Spring ISD is bolstering its efforts to promote literacy in elementary and middle schools in response to poor student performance on tests of essential reading and writing skills. This year it began to implement its Literacy Applied program to encourage young students to read.

Students in SISD have consistently scored below the state average on State of Texas Assessments of Academic Readiness reading tests in grades 3-8 since 2013, according to Texas Education Agency statistics. The number of students who received passing scores on the examinations has also declined each year since 2013.

This is one of several factors that has prompted the district to place a greater emphasis on literacy, said Lauren Topek, chief of curriculum, instruction and assessment at SISD.

“We were looking at not only achievement scores and lack thereof,” Topek said. “We had multiple assessments we would look at—one would be the STAAR tests for grades 3-8 … We also had anecdotal grades that we [considered] as well as an assessment that tests comprehension.”

Strategies employed in the Literacy Applied program include placing literacy coaches and books in classrooms.

Topek said the coaches support independent reading, reading aloud and skills such as grammar and spelling.

“The ultimate goal for the coaches is to make sure we are reaching every single student,” Topek said.

The district has not budgeted a specific amount for Literacy Applied, but the program encourages department heads to consider literacy when developing budgets for resources and professional training, Topek said.

Harris County Department of Education, a governmental agency which provides resources to school districts, has integrated literacy into all of its professional development offerings, said Kelly Tumy, English Language Arts and Reading curriculum director at the HCDE Teaching and Learning Center.
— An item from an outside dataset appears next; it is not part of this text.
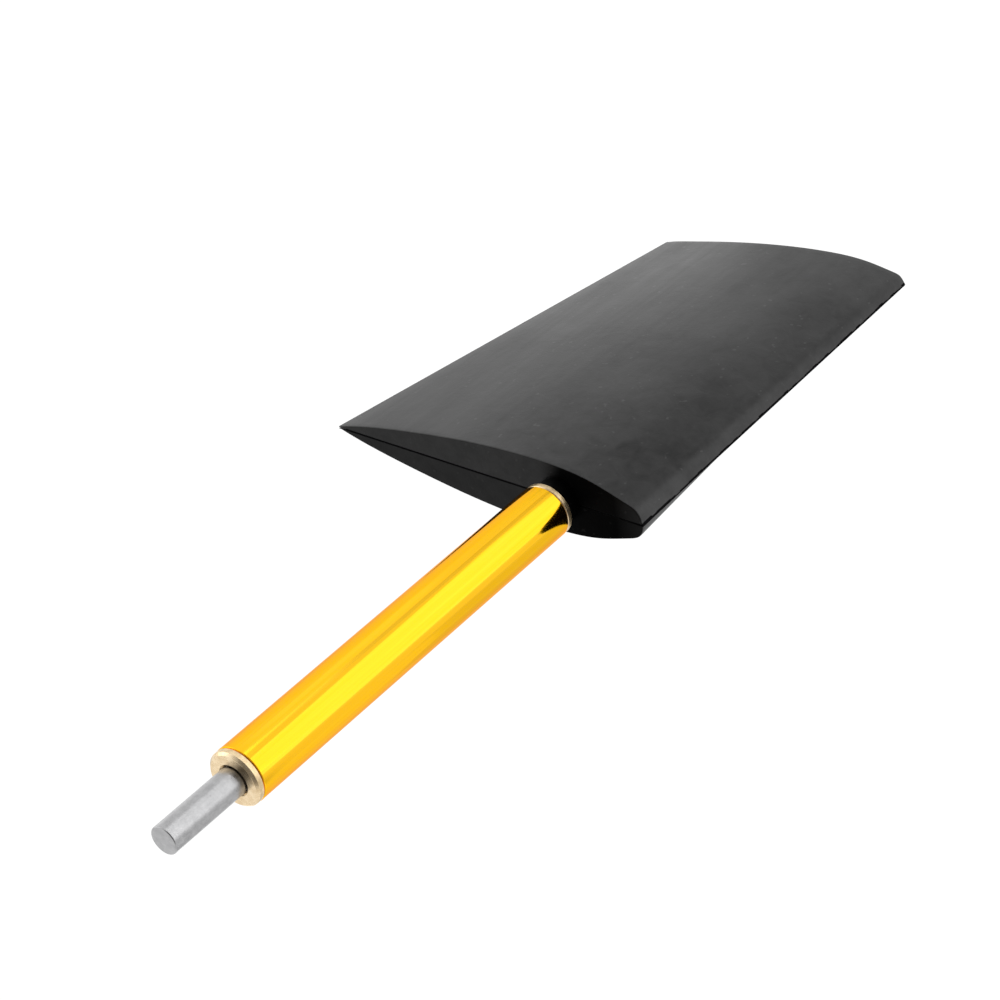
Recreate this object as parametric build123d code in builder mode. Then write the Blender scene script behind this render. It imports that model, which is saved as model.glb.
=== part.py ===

“Our literacy support offerings have doubled since 2015, and these are more targeted to school districts’ needs,” Tumy said.
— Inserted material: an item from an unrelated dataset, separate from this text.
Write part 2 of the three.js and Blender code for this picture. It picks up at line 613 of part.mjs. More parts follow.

Tumy works with Bammel Middle School in SISD as a literacy coach during the 2017-2018 school year.

Among the challenges to literacy that educators face are mobile student populations, funding deficits and different levels of student readiness, Tumy said.

In SISD, student mobility—a measure of how many students move in and out of a district in a year—was 22.2 percent in 2014-15, compared to the state average of 16.5 percent.

Although KISD has consistently scored above the state average on English STAAR tests, KISD Chief Learning Officer Jenny McGown said  standardized assessments are not the final word on student literacy.

“A student may increase in literacy skills by more than a year without meeting standard on the state assessment,” McGown said.

Reading scores on STAAR tests have also declined slightly in KISD since 2013. However, McGown said the variation in students’ assessment scores is not statistically significant.

“While data may reveal a decline in the percentage of students at grade level, the number of students in Klein ISD scoring at the mastery level increased in grades 3-8,” she said.

KISD has increased literacy support for its prekindergarten students by seeking childhood grant funds to bolster its instructional materials for classrooms and professional development for teachers, McGown said.